We talked trail and nothing else for the next hour down, and the seven hour car ride back to Boston.  A few bars later and Kevin and I were on a bus ride back to Delaware.  Each day speeding up, I met with friends and family for dinner, lunch and everything in between.  The next four days flew by and I couldn’t believe I was once again boarding a plane.  This time on my way to St. Louis, Missouri to see the one I loved most.


One thought on “The Return to the Mountain

  1. I can’t tell you what this post means to me.
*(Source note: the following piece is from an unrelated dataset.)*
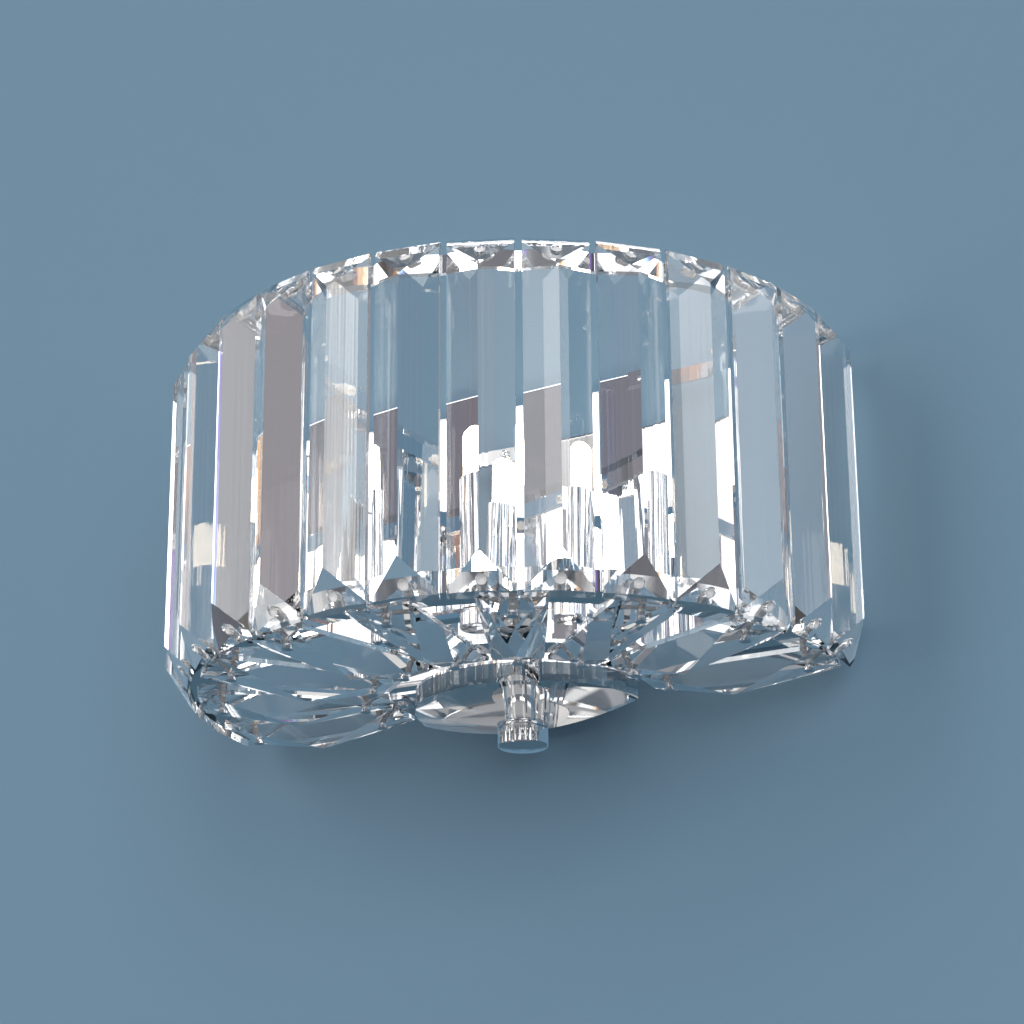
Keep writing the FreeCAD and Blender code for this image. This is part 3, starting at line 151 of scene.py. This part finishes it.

    There was a lot of emotion in me as well on this climb, stemming from my decision to turn around in the bad weather nearly a year earlier. While the range of personalities and life stories on the AT is wide, I know that I speak for all of us: there is not a single day on the AT that you don’t think about Katahdin for at least a minute or two. That should give an idea to those personally unfamiliar with the northern terminus of the AT…a sense of why our emotions ran high.

    Thanks for being a part of this whole thing.